Sporting Chance (30-1): He did run on Derby Day for trainer D Wayne Lukas and jockey Luis Contreras, but in the Pat Day Mile, not the big race. He had a bit of troubled trip that day and finished a well-beaten fourth. Hasn’t put together the strongest resume and the last team he crossed the line first was back in September. That was the Grade I Hopeful at Saratoga, but since then the best he has done was a pair of thirds, including one in the Blue Grass Stakes.
Diamond King (30-1): Trainer John Servis will send out the horse that does have four wins in six starts, but the wins have hardly been noteworthy. His biggest race thus far was the Grade III Swale at Gulfstream in February where he was third. Gets a big jockey upgrade as Javier Castellano takes the call, but unless he gets away from the field early – don’t see it happening – he will struggle to finish mid-pack.
Good Magic (3-1): Was part of my Derby ticket and sure will be there today after that second-place finish at Churchill. Jose Ortiz again has the mount for Chad Brown and if there was anyone that could make Justify work in this race, it’s this horse. This is your Breeders’ Cup Juvenile champ that came out after a break and was third in the Fountain of Youth at Gulfstream in March, a finish that prompted some lose faith in the horse. He rebounded with a win in the Blue Grass, then followed with the second in Kentucky, holding off Audible at the finish line. Figures to be No. 2 in a two-horse race.
Tenfold (20-1): Steve Asmussen sends out this fifth-place finisher from the Arkansas Derby. Ricardo Santana – who rode the first two races on the horse – has the call. Two wins in three starts, with all three races coming at Oak Lawn. A big maiden win was followed by a narrow win in an optional claimer. The connections opted for the Arkansas Derby where he finished mid-pack in what I consider one of the weaker Arkansas Derby fields in some time. Honestly no doing anything but filling out the field here.
Justify (1-2): Not a lot that can be said here about the Bob Baffert runner that returns Smith in the saddle for the fourth straight race. He is four-for-four, with the 2-length win in the Derby the closest anyone has been.
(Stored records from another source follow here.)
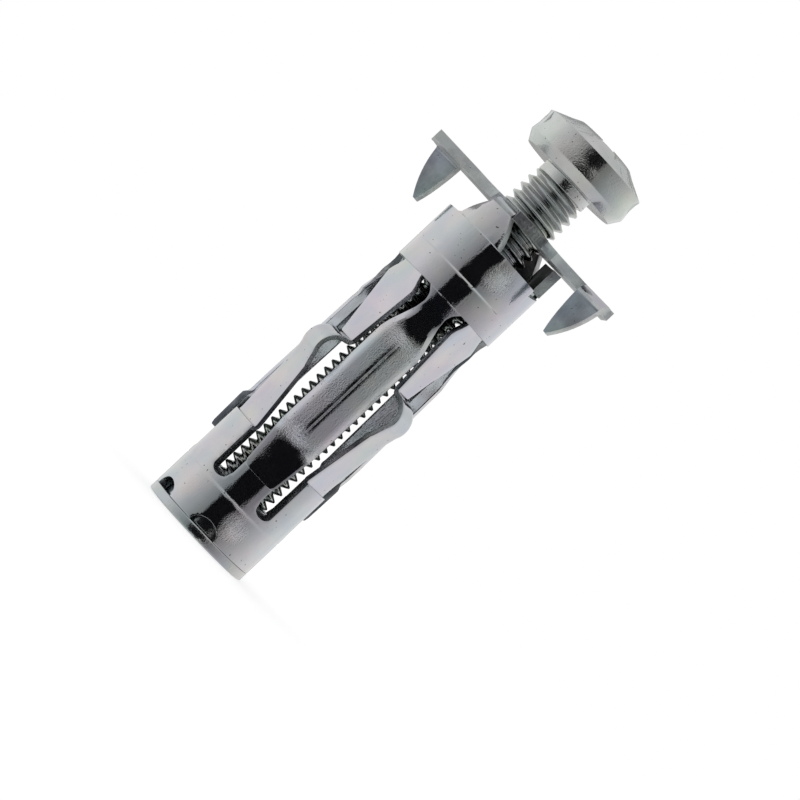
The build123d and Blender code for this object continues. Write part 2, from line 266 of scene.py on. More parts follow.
plate_underside = 34.2 * mm
wing_root, plate_fold = 5.45 * mm, 3.2 * mm
upper_bead, bead_reach = 28.4 * mm, 0.05 * mm
bead_depth, line_depth, line_half_width = 0.1 * mm, 0.045 * mm, 0.09 * mm
arc_rise, arc_half_angle = 0.34 * mm, 22.0
leg_spacing = 120
ring_overlap = 0.03 * mm
looks_out, looks_in, looks_across = 0.5, -0.4, 0.7
claw_facing = Vector((-0.4226, -0.9063, 0))
collar_mesh = copy_of_solid("sleeve")
cut_below(collar_mesh, ring_foot - ring_overlap)
whole_faces(collar_mesh)
for vertex in collar_mesh.verts:
    radius = math.hypot(vertex.co.x, vertex.co.y)
    if abs(vertex.co.z - upper_bead) < bead_reach and radius < outer_radius - bead_depth / 2:
        vertex.co.xy *= (radius + bead_depth) / radius
for vertex in collar_mesh.verts:
    azimuth = math.degrees(math.atan2(vertex.co.x, -vertex.co.y))
    about = azimuth % leg_spacing - leg_spacing / 2
    if vertex.co.z < ring_foot and abs(about) < arc_half_angle:
        vertex.co.z += arc_rise * (1 - (about / arc_half_angle) ** 2)
for level in (upper_bead - line_half_width, upper_bead, upper_bead + line_half_width):
    everything = list(collar_mesh.verts) + list(collar_mesh.edges) + list(collar_mesh.faces)
    bmesh.ops.bisect_plane(collar_mesh, geom=everything, plane_co=(0, 0, level),
                           plane_no=(0, 0, 1))
for vertex in collar_mesh.verts:
    radius = math.hypot(vertex.co.x, vertex.co.y)
    if abs(vertex.co.z - upper_bead) < merge_distance and radius > outer_radius - bead_depth / 2:
        vertex.co.xy *= (radius - line_depth) / radius
# Faces turned towards the axis take the near-black zinc, painted shade inside the collar; claw faces take
# the darker claw zinc, painted shade under the wings.
for face in collar_mesh.faces:
    middle = face.calc_center_median()
    outwards = Vector((middle.x, middle.y, 0)).normalized().dot(face.normal)
    face.material_index = show_edge
    if middle.z > plate_underside:
        if abs(face.normal.z) > looks_out:
            face.material_index = show_face
        elif abs(middle.x) <= plate_fold:
            face.material_index = plate_edge
    elif abs(middle.x) > wing_root:
        if abs(face.normal.dot(claw_facing)) > looks_across:
            face.material_index = claw_face
    elif outwards > looks_out:
        face.material_index = show_face
    elif outwards < looks_in:
        face.material_index = show_back
collar = new_piece("sleeve_collar", collar_mesh, plate_finishes_and_shade, edge_softness)
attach(collar, "sleeve")
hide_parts("sleeve")

# Straps. Three long tongues of the same sheet, left from the tube wall when the legs are cut out.
# Each is pressed to a shallow roof with a creased ridge, and hangs free over the end ring's tab.
strap_length = 19.6 * mm
strap_bevel_width = 0.4 * mm
strap_bevel_slope = 0.85
strap_flare = math.tan(math.radians(1.0))
roof_slope, roof_curve, roof_lift = 0.26, 36.0, 0.35 * mm
end_flatness, end_lean, roof_lean = 0.54, 0.06, 0.03
strap_sheet, edge_thinning = 0.5 * mm, 0.55
roof_top, roof_foot = 21.8 * mm, 10.9 * mm
roof_blend = 0.75 * mm
neck_flat_top = 24.6 * mm
crease_half_width, crease_shoulder = 0.12 * mm, 0.6
crease_depth = 0.07 * mm
bevel_start, bevel_full, bevel_share = 1.5 * mm, 3.5 * mm, 0.04
press_core, press_fade, press_share = 0.3 * mm, 1.3 * mm, 0.35
strap_root, upper_bend = 0.02 * mm, 21.2 * mm
lower_bend_top, lower_bend_foot, foot_taper = 11.6 * mm, 10.2 * mm, 7.1 * mm


def smooth_step(value, low, high):
    """Rises from 0 at low to 1 at high, level at both ends."""
    t = min(1, max(0, (value - low) / (high - low)))
    return t * t * (3 - 2 * t)


def strap_width_at(z):
    """Half width of a strap: root, narrow neck, shoulder, long straight sides, tapered foot."""
    drop = (ring_foot - z) / mm
    marks = ((-1, 1.7), (0, 1.7), (0.5, 1.25), (1.1, 1.08), (2.0, 1.2), (3.0, 1.5), (4.0, 1.82),
             (4.9, 2.0), (15.3, 2.0), (19.2, 1.6), (19.5, 1.45), (19.6, 1.3))
    for (low, start), (high, end) in zip(marks, marks[1:]):
        if drop <= high:
            t = (drop - low) / (high - low)
            return (start + (end - start) * t) * mm
    return marks[-1][1] * mm


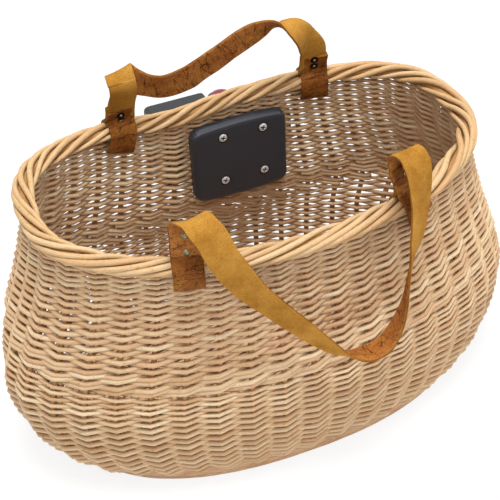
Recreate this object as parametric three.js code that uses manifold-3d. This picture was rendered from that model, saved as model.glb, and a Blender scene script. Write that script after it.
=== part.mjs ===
// Oval wicker handlebar basket with two leather handles and a quick-release handlebar adapter.
// Units are millimetres. +Z is up, +X is to the right, -Y is the front and +Y is the bicycle side.
// The origin is the middle of the underside of the woven base.

import * as THREE from 'three';
import { mergeVertices } from 'three/addons/utils/BufferGeometryUtils.js';
import Module from 'manifold-3d';

const wasm = await Module();
wasm.setup();

// Clearances
const SEAT_GAP = 0.3;
const BOLT_CLEARANCE = 0.3;
const SLIDE_GAP = 0.4;
const COURSE_GAP = 0.8;

// How far joined parts and cutting tools run past the faces that they meet
const OVERRUN = 1;

// Woven shell, measured on the middle of the wall
const WALL = 10;
const BASE_HALF_LENGTH = 184;
const BASE_FRONT_REACH = 100;
const BASE_REAR_REACH = 96;
const BELLY_HALF_LENGTH = 244;
const BELLY_FRONT_REACH = 129;
const BELLY_REAR_REACH = 126;
const BELLY_HEIGHT = 98;
const FOOT_HEIGHT = 8;
const TRANSITION_HEIGHT = 125;
const TRANSITION_BAND = 11;
const TRANSITION_WALL = 12;
const REAR_FLAT_DEPTH = 100;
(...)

Went in the slop through some pretty good fractions and held when others would have faded. Is he a super horse? Hard to say for sure with this being just his fifth start, but man, there is every reason to believe we are looking at something special. Biggest hope here is comes out of the race sound after winning so we can enjoy three weeks of hype heading into the Belmont. The overwhelming favorite and deservedly so!
Bravazo (20-1): Another Lukas runner and the final horse that ran in the Derby. He had nothing but trouble in Kentucky, getting crushed coming out the gate and then running wide throughout the race before finishing sixth. All together not a bad performance to preserver and finish that high, even after flattening out late, and because of that, could be someone to look at for the third or fourth on your ticket. Has only three wins in nine starts. Luis Saez has the mount for Lukas and it is the first time he has ridden the horse.
My plays: After the Kentucky Derby where with 20 horses you get prices off the board, this is going to be boring and low paying as far as wagering goes. The best play is just to watch and enjoy the race, but in the end, where is the fun with that! Of course, there will be a win bet on Justify, but watch the tote and if the odds continue to plummet then maybe think about a sizeable place bet which won’t pay that much less than the win bet and it covers you in case Smith makes a bad mistake, which as we mentioned above, is entirely possible. If you want you want to play the exotics, put Justify on top of all your tickets and work from there. My exacta ticket will be Justify over Good Magic – straight, no box. That’s a minimum bet of $1, not bad. For the trifecta I will come back with Justify on top, over Good Magic, over all and I will hope the longest shot on the board. For a $1 trifecta, that is a $6 bet. Finally, if you are so moved to play a $.10 super, playing Justify, over Good Magic, over all and over all, will cost $3, once again, not too bad.